Ridge regression tries fitting the noise in the data and the model excites many frequencies. Attempting to choose the fewest number of frequencies (called the cardinality $\textbf{card}(\theta)$) is a NP-hard combinatorial optimization problem with $K! / (k! (K - k)!)$ possibilities. Each $k$ subset of frequencies requires enumerating over all possible models with nonzero coefficients. With $K=30$ there are over 1 Billion models to check.

Fortunately this problem can be solved in polynomial time using a different regularization technique

\[\text{minimize} \quad \| A \theta - y^d \|_2 + \lambda \| \theta \|_1\]

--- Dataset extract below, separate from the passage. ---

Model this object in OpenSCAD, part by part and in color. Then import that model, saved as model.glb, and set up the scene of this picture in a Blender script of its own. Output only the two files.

by minimizing the absolute value of the coefficients. This is called the Lasso selector. This is no longer Least-Squares and there is no formula which directly solves the minimization. Instead an iterative algorithm traverses the parameter space to find a global minimum. Discussing how this works is the subject for another post, so I use a library function sklearn.linear_model.LassoCV. This takes a sequence of $\lambda$ and returns the best model fit by 5-fold cross-validation.

Lasso fit.

Lasso finds the best model has 4 non-zero frequencies and the most significant is $\beta_5$. Comapared to Ridge Regression the Lasso fit is much closer to underlying sine curve.

Conclusion

A sinusoid is a highly nonlinear function. Fitting a line $y=b + mx$ is an obviously terrible model, but illustrative for how a model fitting procedure should work. A guess and check procedure requires many checks and becomes infeasible for large datasets. Least-Squares incorporates finds an optimal line fit by correlating the variance in $x$ with variance with $y$. Transforming $x$ into a different basis enables a general linear model fit, such as with polynomials or sinusoids. Regularizing the model coefficients restricts the large basis space to reasonable values.